Chrislam has utterly failed in its efforts to identify common ground between Christianity and Islam. The Islamic concept of a Creator-God who is singular and has no Son, cannot be reconciled with the Christian concept of the Triune God – neither is there any correlation between the Islamic Jesus who is the uncrucified son of Mary, and the Christian belief in the crucified and risen Son of God who Himself is God.

The great end-time conflict

There are good reasons why the Israeli/Palestinian conflict is playing a prominent role on the world stage. Events related to the emerging new world order focus strongly on Palestine, Israel, and, more specifically, on the city of Jerusalem. In spite of fact that the Palestinians are not historically significant and are not ethnically a well defined and coherent people, they find themselves in an area where the future of the world will be determined. Their claims for statehood are used by revolutionary forces to gain influence in the land and city destined by God to be the centre of the Messiah’s world government.

The mustering of power which currently takes place in the world will, in the near future, culminate in an antichristian new world order in which Israel’s territory will be further reduced until the point where this country will be faced with extinction.
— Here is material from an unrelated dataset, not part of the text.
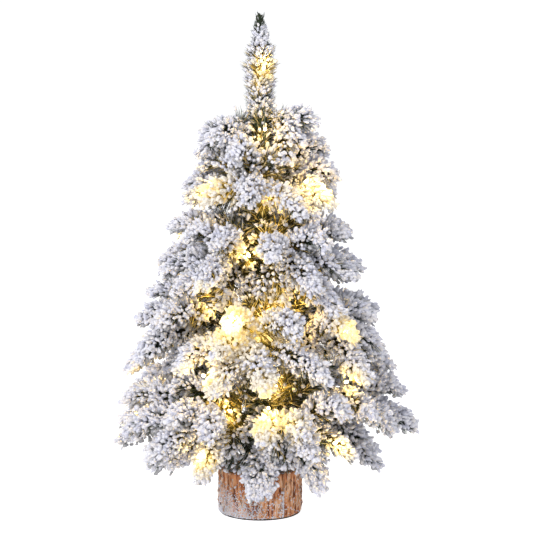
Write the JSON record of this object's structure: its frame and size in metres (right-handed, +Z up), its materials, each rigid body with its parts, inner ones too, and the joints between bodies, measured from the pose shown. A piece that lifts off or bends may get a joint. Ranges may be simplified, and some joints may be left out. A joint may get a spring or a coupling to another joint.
{
  "type": "artificial tabletop tree",
  "caption": "Snow-flocked, pre-lit tabletop tree with fold-up branches on a round bark-wrapped base with a battery bay underneath.",
  "frame": {"origin": "centre of the base's underside, on the surface that the tree stands on", "axes": "+Z up the trunk, -Y towards the pictured front, +X to the right seen from the front"},
  "size_m": [0.3651, 0.3572, 0.6],
  "materials": {
    "snow_foliage": "matte",
    "green_wire": "matte",
    "green_tape": "matte",
    "light_lead": "satin",
    "bark": "matte",
    "plaster": "matte",
    "felt": "matte",
    "black_plastic": "satin",
    "grey_plastic": "satin",
    "cell_sleeve": "satin",
    "board_green": "satin",
    "steel": "satin"
  },
  "bodies": {
    "base": {"base_core": "plaster", "bark_wrap": "bark", "foot_pad": "felt", "battery_tray": "black_plastic", "battery_1": "cell_sleeve", "battery_2": "cell_sleeve", "battery_3": "cell_sleeve", "driver_board": "board_green", "trunk_pole": "steel", "trunk_wrap": "green_tape", "trunk_lead": "light_lead", "leader_foliage": "snow_foliage"},
    "battery_door": {"battery_door": "black_plastic"},
    "switch_slider": {"switch_slider": "grey_plastic"},
    "branch_01": {"branch_01_stem": "green_wire", "branch_01_foliage": "snow_foliage"},
    "branch_02": {"branch_02_stem": "green_wire", "branch_02_foliage": "snow_foliage", "branch_02_lead": "light_lead"},
    "branch_03": {"branch_03_stem": "green_wire", "branch_03_foliage": "snow_foliage", "branch_03_lead": "light_lead"},
    "branch_04": {"branch_04_stem": "green_wire", "branch_04_foliage": "snow_foliage", "branch_04_lead": "light_lead"},
    "branch_05": {"branch_05_stem": "green_wire", "branch_05_foliage": "snow_foliage", "branch_05_lead": "light_lead"},
    "branch_06": {"branch_06_stem": "green_wire", "branch_06_foliage": "snow_foliage", "branch_06_lead": "light_lead"},
    "branch_07": {"branch_07_stem": "green_wire", "branch_07_foliage": "snow_foliage", "branch_07_lead": "light_lead"},
    "branch_08": {"branch_08_stem": "green_wire", "branch_08_foliage": "snow_foliage"},
    "branch_09": {"branch_09_stem": "green_wire", "branch_09_foliage": "snow_foliage", "branch_09_lead": "light_lead"},
    "branch_10": {"branch_10_stem": "green_wire", "branch_10_foliage": "snow_foliage"},
    "branch_11": {"branch_11_stem": "green_wire", "branch_11_foliage": "snow_foliage", "branch_11_lead": "light_lead"},
    "branch_12": {"branch_12_stem": "green_wire", "branch_12_foliage": "snow_foliage"},
    "branch_13": {"branch_13_stem": "green_wire", "branch_13_foliage": "snow_foliage"},
    "branch_14": {"branch_14_stem": "green_wire", "branch_14_foliage": "snow_foliage"},
    "branch_15": {"branch_15_stem": "green_wire", "branch_15_foliage": "snow_foliage", "branch_15_lead": "light_lead"},
    "branch_16": {"branch_16_stem": "green_wire", "branch_16_foliage": "snow_foliage", "branch_16_lead": "light_lead"},
    "branch_17": {"branch_17_stem": "green_wire", "branch_17_foliage": "snow_foliage"},
    "branch_18": {"branch_18_stem": "green_wire", "branch_18_foliage": "snow_foliage"}
  },
  "joints": [
    {"name": "battery_door_hinge", "type": "hinge", "parent": "base", "child": "battery_door", "pos_m": [-0.0318, 0, 0.0036], "axis": [0, 1, 0], "range_deg": [0, 95]},
    {"name": "switch_slide", "type": "slide", "parent": "base", "child": "switch_slider", "axis": [1, 0, 0], "range_m": [0, 0.004]},
    {"name": "branch_01_fold", "type": "hinge", "parent": "base", "child": "branch_01", "pos_m": [0.01014, 0.00107, 0.126], "axis": [0.1045, -0.9945, 0], "range_deg": [0, 60]},
    {"name": "branch_02_fold", "type": "hinge", "parent": "base", "child": "branch_02", "pos_m": [0.00177, 0.01005, 0.116], "axis": [0.9848, -0.1736, 0], "range_deg": [0, 60]},
    {"name": "branch_03_fold", "type": "hinge", "parent": "base", "child": "branch_03", "pos_m": [-0.00924, 0.00431, 0.128], "axis": [0.4226, 0.9063, 0], "range_deg": [0, 60]},
    {"name": "branch_04_fold", "type": "hinge", "parent": "base", "child": "branch_04", "pos_m": [-0.00721, -0.00721, 0.118], "axis": [-0.7071, 0.7071, 0], "range_deg": [0, 60]},
    {"name": "branch_05_fold", "type": "hinge", "parent": "base", "child": "branch_05", "pos_m": [0.00447, -0.00917, 0.122], "axis": [-0.8988, -0.4384, 0], "range_deg": [0, 60]},
    {"name": "branch_06_fold", "type": "hinge", "parent": "base", "child": "branch_06", "pos_m": [-0.00212, -0.00998, 0.216], "axis": [-0.9781, 0.2079, 0], "range_deg": [0, 55.2]},
    {"name": "branch_07_fold", "type": "hinge", "parent": "base", "child": "branch_07", "pos_m": [0.00985, -0.00264, 0.224], "axis": [-0.2588, -0.9659, 0], "range_deg": [0, 55.2]},
    {"name": "branch_08_fold", "type": "hinge", "parent": "base", "child": "branch_08", "pos_m": [0.00264, 0.00985, 0.21], "axis": [0.9659, -0.2588, 0], "range_deg": [0, 55.2]},
    {"name": "branch_09_fold", "type": "hinge", "parent": "base", "child": "branch_09", "pos_m": [-0.01005, 0.00177, 0.22], "axis": [0.1736, 0.9848, 0], "range_deg": [0, 55.2]},
    {"name": "branch_10_fold", "type": "hinge", "parent": "base", "child": "branch_10", "pos_m": [0.00541, -0.00865, 0.308], "axis": [-0.848, -0.5299, 0], "range_deg": [0, 49.2]},
    {"name": "branch_11_fold", "type": "hinge", "parent": "base", "child": "branch_11", "pos_m": [-0.00835, -0.00585, 0.298], "axis": [-0.5736, 0.8192, 0], "range_deg": [0, 49.2]},
    {"name": "branch_12_fold", "type": "hinge", "parent": "base", "child": "branch_12", "pos_m": [-0.00541, 0.00865, 0.31], "axis": [0.848, 0.5299, 0], "range_deg": [0, 49.2]},
    {"name": "branch_13_fold", "type": "hinge", "parent": "base", "child": "branch_13", "pos_m": [0.00865, 0.00541, 0.3], "axis": [0.5299, -0.848, 0], "range_deg": [0, 49.2]},
    {"name": "branch_14_fold", "type": "hinge", "parent": "base", "child": "branch_14", "pos_m": [-0.00142, -0.0101, 0.396], "axis": [-0.9903, 0.1392, 0], "range_deg": [0, 42]},
    {"name": "branch_15_fold", "type": "hinge", "parent": "base", "child": "branch_15", "pos_m": [0.00946, 0.00382, 0.402], "axis": [0.3746, -0.9272, 0], "range_deg": [0, 42]},
    {"name": "branch_16_fold", "type": "hinge", "parent": "base", "child": "branch_16", "pos_m": [-0.00804, 0.00628, 0.386], "axis": [0.6157, 0.788, 0], "range_deg": [0, 42]},
    {"name": "branch_17_fold", "type": "hinge", "parent": "base", "child": "branch_17", "pos_m": [0.01005, -0.00177, 0.472], "axis": [-0.1736, -0.9848, 0], "range_deg": [0, 30]},
    {"name": "branch_18_fold", "type": "hinge", "parent": "base", "child": "branch_18", "pos_m": [-0.0099, -0.00247, 0.462], "axis": [-0.2419, 0.9703, 0], "range_deg": [0, 30]}
  ],
  "couplings": [
    {"joint": "branch_02_fold", "follows": "branch_01_fold", "ratio": 1},
    {"joint": "branch_03_fold", "follows": "branch_01_fold", "ratio": 1},
    {"joint": "branch_04_fold", "follows": "branch_01_fold", "ratio": 1},
    {"joint": "branch_05_fold", "follows": "branch_01_fold", "ratio": 1},
    {"joint": "branch_06_fold", "follows": "branch_01_fold", "ratio": 0.92},
    {"joint": "branch_07_fold", "follows": "branch_01_fold", "ratio": 0.92},
    {"joint": "branch_08_fold", "follows": "branch_01_fold", "ratio": 0.92},
    {"joint": "branch_09_fold", "follows": "branch_01_fold", "ratio": 0.92},
    {"joint": "branch_10_fold", "follows": "branch_01_fold", "ratio": 0.82},
    {"joint": "branch_11_fold", "follows": "branch_01_fold", "ratio": 0.82},
    {"joint": "branch_12_fold", "follows": "branch_01_fold", "ratio": 0.82},
    {"joint": "branch_13_fold", "follows": "branch_01_fold", "ratio": 0.82},
    {"joint": "branch_14_fold", "follows": "branch_01_fold", "ratio": 0.7},
    {"joint": "branch_15_fold", "follows": "branch_01_fold", "ratio": 0.7},
    {"joint": "branch_16_fold", "follows": "branch_01_fold", "ratio": 0.7},
    {"joint": "branch_17_fold", "follows": "branch_01_fold", "ratio": 0.5},
    {"joint": "branch_18_fold", "follows": "branch_01_fold", "ratio": 0.5}
  ]
}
Jerusalem will probably be placed under international control and assume a multireligious character. Liberal, ecumenical-minded Jews will collaborate with the false messiah to effect this transformation. The final result will be a fully-fledged world government and alliance of world religions under the control of the Antichrist.

Only when the true Messiah comes, a Christian new world order will be instituted with Jerusalem as its capital. The boundaries of Israel will then be considerably expanded, while the artificially created state of Palestine will cease to exist and its inhabitants either remain in Israel as “foreigners” or return to their countries of origin, i.e. Egypt, Jordan, Lebanon, Saudi Arabia, and Syria.